# [Data extract]
--- BEGIN ---

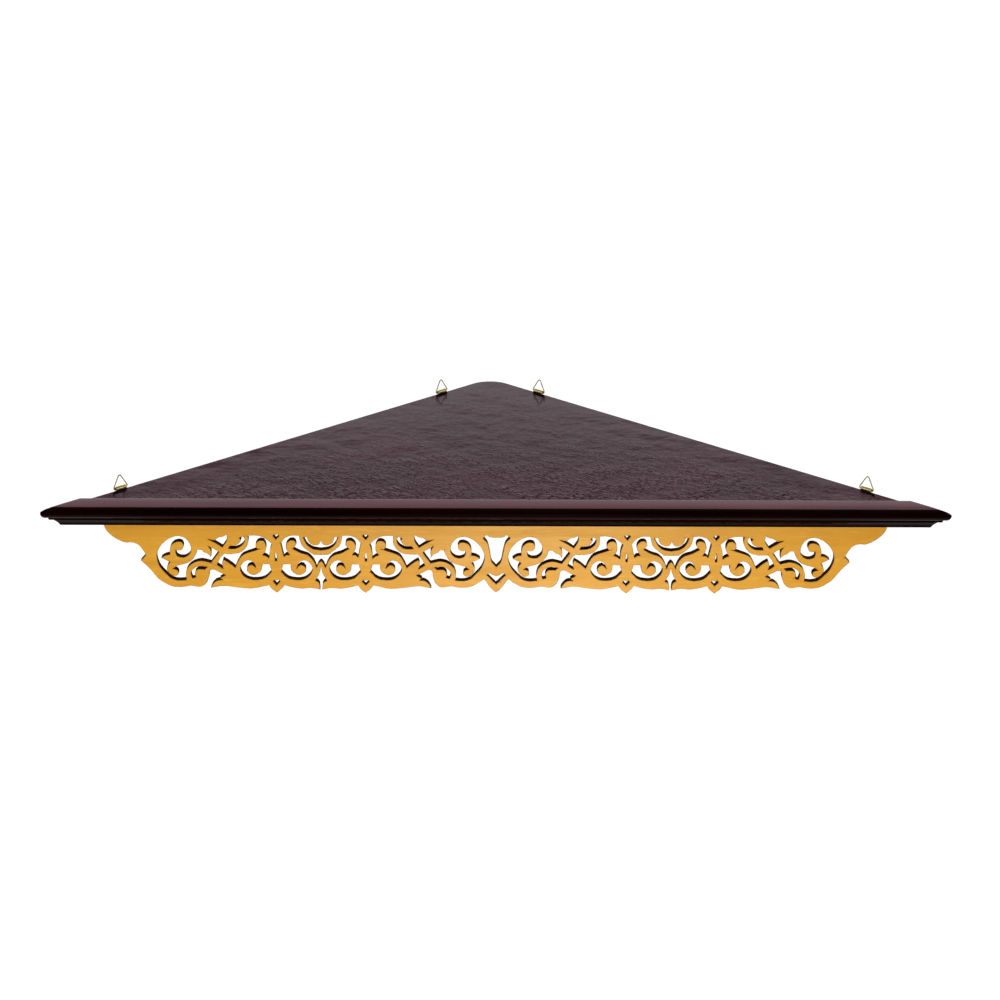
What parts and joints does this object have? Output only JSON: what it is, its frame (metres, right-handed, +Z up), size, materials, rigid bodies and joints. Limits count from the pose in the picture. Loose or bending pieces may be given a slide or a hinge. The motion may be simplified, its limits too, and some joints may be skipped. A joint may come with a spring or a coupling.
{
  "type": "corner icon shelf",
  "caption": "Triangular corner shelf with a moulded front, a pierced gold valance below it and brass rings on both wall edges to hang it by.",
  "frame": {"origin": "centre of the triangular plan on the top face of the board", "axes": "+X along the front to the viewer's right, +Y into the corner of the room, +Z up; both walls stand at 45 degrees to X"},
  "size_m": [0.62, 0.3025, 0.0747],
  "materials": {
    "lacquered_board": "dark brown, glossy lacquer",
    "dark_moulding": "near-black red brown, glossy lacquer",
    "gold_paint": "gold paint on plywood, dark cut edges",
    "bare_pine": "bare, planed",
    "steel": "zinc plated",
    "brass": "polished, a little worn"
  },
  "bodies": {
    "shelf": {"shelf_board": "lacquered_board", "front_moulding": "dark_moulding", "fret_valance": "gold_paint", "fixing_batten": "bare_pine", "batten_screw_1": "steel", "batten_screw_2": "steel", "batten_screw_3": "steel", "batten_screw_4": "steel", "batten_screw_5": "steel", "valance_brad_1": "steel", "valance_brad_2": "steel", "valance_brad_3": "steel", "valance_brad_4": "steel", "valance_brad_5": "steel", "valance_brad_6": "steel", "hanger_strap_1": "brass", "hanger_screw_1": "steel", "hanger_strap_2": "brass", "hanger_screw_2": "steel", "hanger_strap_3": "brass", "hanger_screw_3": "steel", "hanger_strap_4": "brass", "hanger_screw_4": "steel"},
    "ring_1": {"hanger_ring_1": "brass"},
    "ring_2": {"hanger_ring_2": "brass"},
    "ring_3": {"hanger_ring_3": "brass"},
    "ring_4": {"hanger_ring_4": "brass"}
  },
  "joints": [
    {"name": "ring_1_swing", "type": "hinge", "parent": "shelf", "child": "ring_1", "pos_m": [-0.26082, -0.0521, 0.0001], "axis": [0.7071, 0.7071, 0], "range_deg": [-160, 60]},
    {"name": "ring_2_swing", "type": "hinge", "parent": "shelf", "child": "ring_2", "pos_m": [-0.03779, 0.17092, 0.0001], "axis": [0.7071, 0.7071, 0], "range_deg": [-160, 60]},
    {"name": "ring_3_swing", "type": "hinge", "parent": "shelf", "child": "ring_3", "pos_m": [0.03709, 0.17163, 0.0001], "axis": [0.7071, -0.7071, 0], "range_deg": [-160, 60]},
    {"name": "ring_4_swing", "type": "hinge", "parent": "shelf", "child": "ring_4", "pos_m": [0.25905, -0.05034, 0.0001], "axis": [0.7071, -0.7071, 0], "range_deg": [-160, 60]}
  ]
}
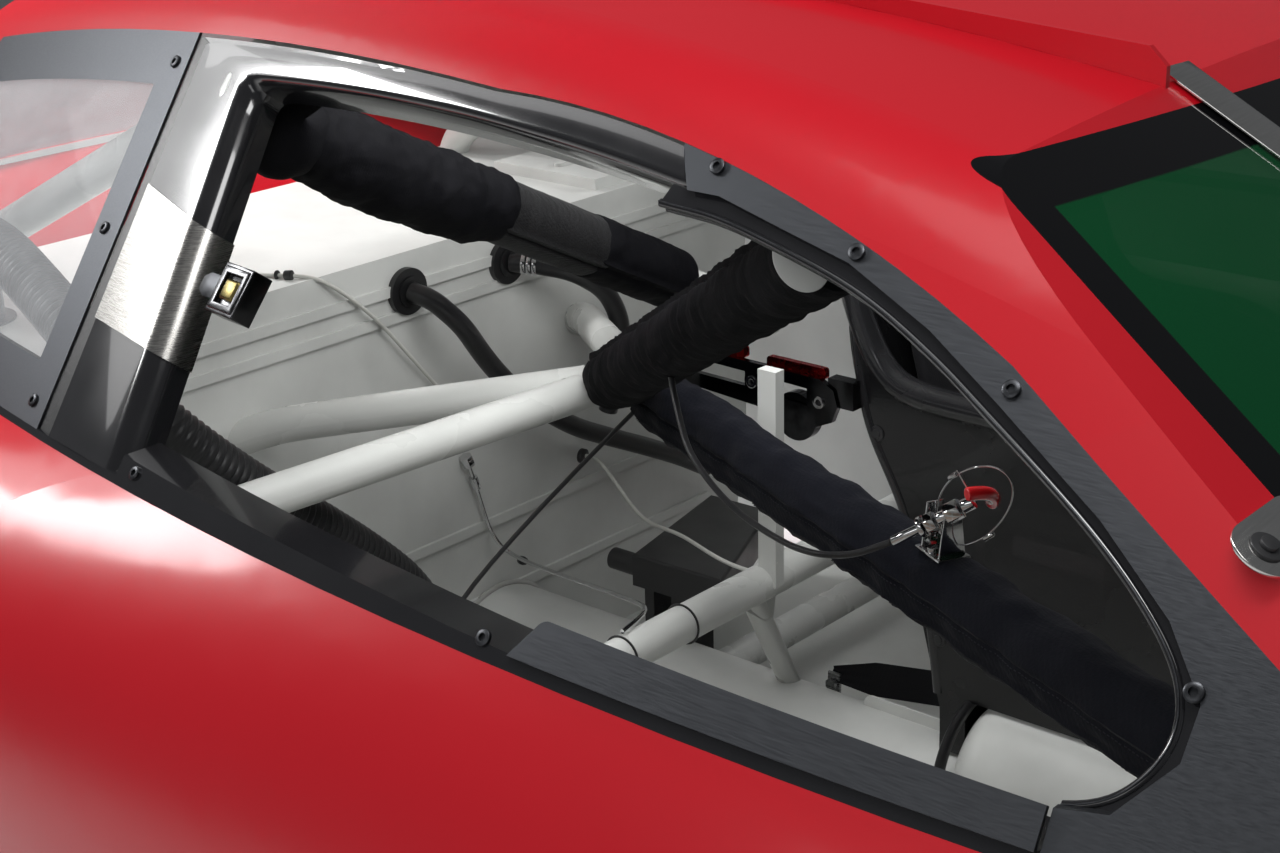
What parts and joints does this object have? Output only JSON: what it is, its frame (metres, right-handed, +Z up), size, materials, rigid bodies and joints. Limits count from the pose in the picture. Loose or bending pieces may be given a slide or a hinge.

--- END ---

Restate the whole of the material exactly.

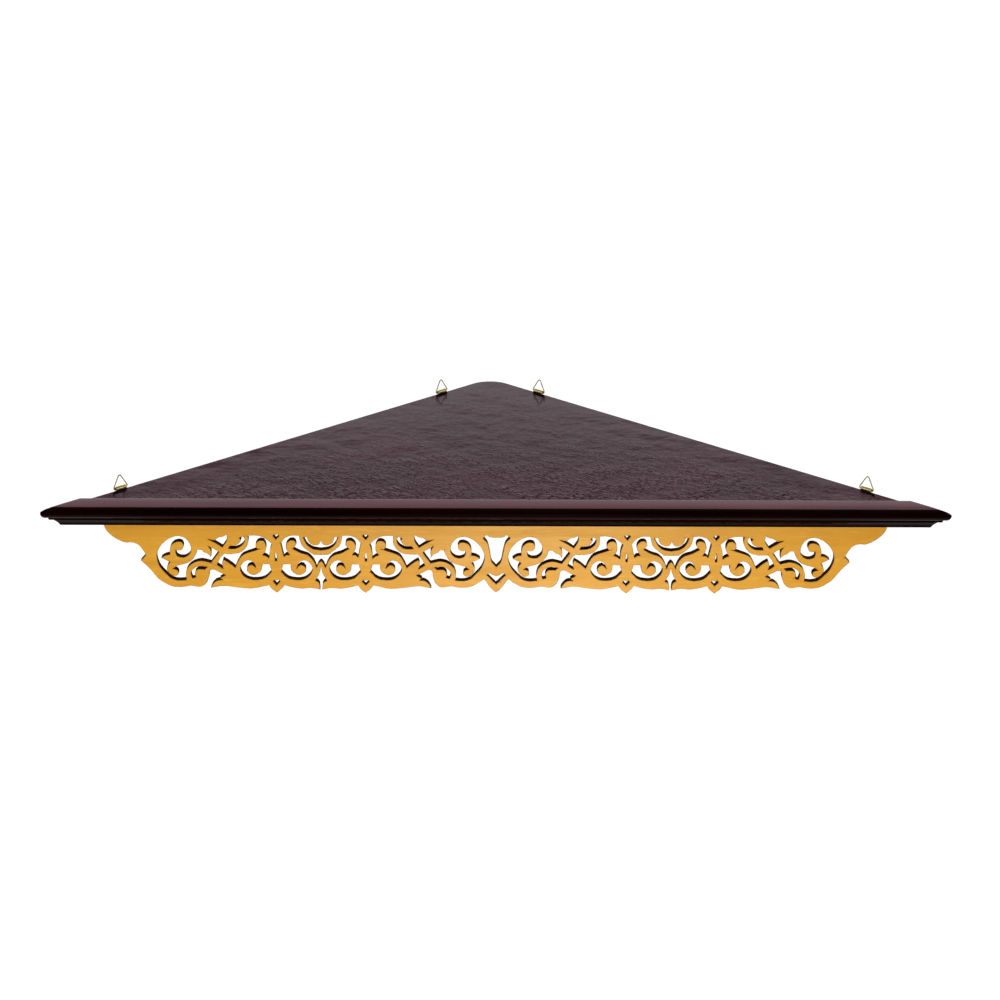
What parts and joints does this object have? Output only JSON: what it is, its frame (metres, right-handed, +Z up), size, materials, rigid bodies and joints. Limits count from the pose in the picture. Loose or bending pieces may be given a slide or a hinge. The motion may be simplified, its limits too, and some joints may be skipped. A joint may come with a spring or a coupling.
{
  "type": "corner icon shelf",
  "caption": "Triangular corner shelf with a moulded front, a pierced gold valance below it and brass rings on both wall edges to hang it by.",
  "frame": {"origin": "centre of the triangular plan on the top face of the board", "axes": "+X along the front to the viewer's right, +Y into the corner of the room, +Z up; both walls stand at 45 degrees to X"},
  "size_m": [0.62, 0.3025, 0.0747],
  "materials": {
    "lacquered_board": "dark brown, glossy lacquer",
    "dark_moulding": "near-black red brown, glossy lacquer",
    "gold_paint": "gold paint on plywood, dark cut edges",
    "bare_pine": "bare, planed",
    "steel": "zinc plated",
    "brass": "polished, a little worn"
  },
  "bodies": {
    "shelf": {"shelf_board": "lacquered_board", "front_moulding": "dark_moulding", "fret_valance": "gold_paint", "fixing_batten": "bare_pine", "batten_screw_1": "steel", "batten_screw_2": "steel", "batten_screw_3": "steel", "batten_screw_4": "steel", "batten_screw_5": "steel", "valance_brad_1": "steel", "valance_brad_2": "steel", "valance_brad_3": "steel", "valance_brad_4": "steel", "valance_brad_5": "steel", "valance_brad_6": "steel", "hanger_strap_1": "brass", "hanger_screw_1": "steel", "hanger_strap_2": "brass", "hanger_screw_2": "steel", "hanger_strap_3": "brass", "hanger_screw_3": "steel", "hanger_strap_4": "brass", "hanger_screw_4": "steel"},
    "ring_1": {"hanger_ring_1": "brass"},
    "ring_2": {"hanger_ring_2": "brass"},
    "ring_3": {"hanger_ring_3": "brass"},
    "ring_4": {"hanger_ring_4": "brass"}
  },
  "joints": [
    {"name": "ring_1_swing", "type": "hinge", "parent": "shelf", "child": "ring_1", "pos_m": [-0.26082, -0.0521, 0.0001], "axis": [0.7071, 0.7071, 0], "range_deg": [-160, 60]},
    {"name": "ring_2_swing", "type": "hinge", "parent": "shelf", "child": "ring_2", "pos_m": [-0.03779, 0.17092, 0.0001], "axis": [0.7071, 0.7071, 0], "range_deg": [-160, 60]},
    {"name": "ring_3_swing", "type": "hinge", "parent": "shelf", "child": "ring_3", "pos_m": [0.03709, 0.17163, 0.0001], "axis": [0.7071, -0.7071, 0], "range_deg": [-160, 60]},
    {"name": "ring_4_swing", "type": "hinge", "parent": "shelf", "child": "ring_4", "pos_m": [0.25905, -0.05034, 0.0001], "axis": [0.7071, -0.7071, 0], "range_deg": [-160, 60]}
  ]
}
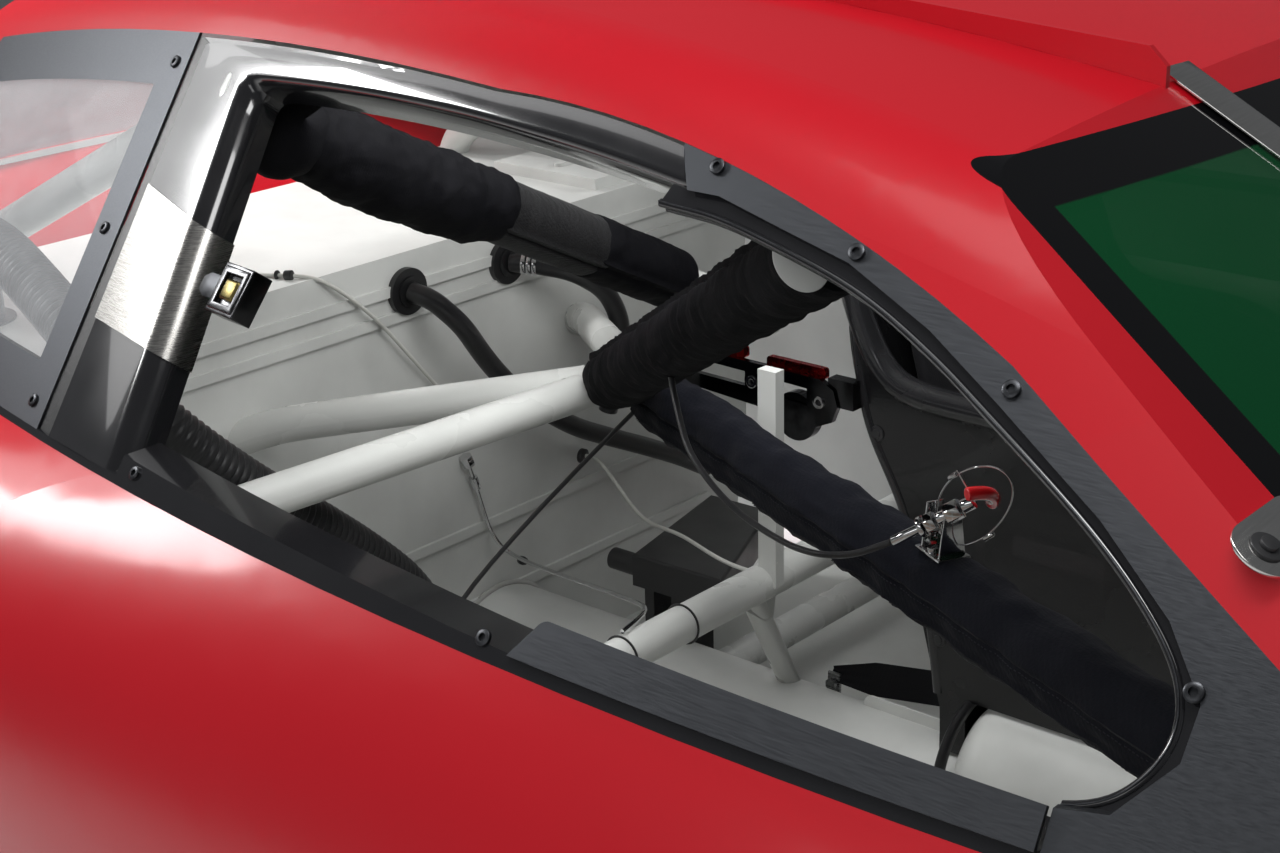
What parts and joints does this object have? Output only JSON: what it is, its frame (metres, right-handed, +Z up), size, materials, rigid bodies and joints. Limits count from the pose in the picture. Loose or bending pieces may be given a slide or a hinge.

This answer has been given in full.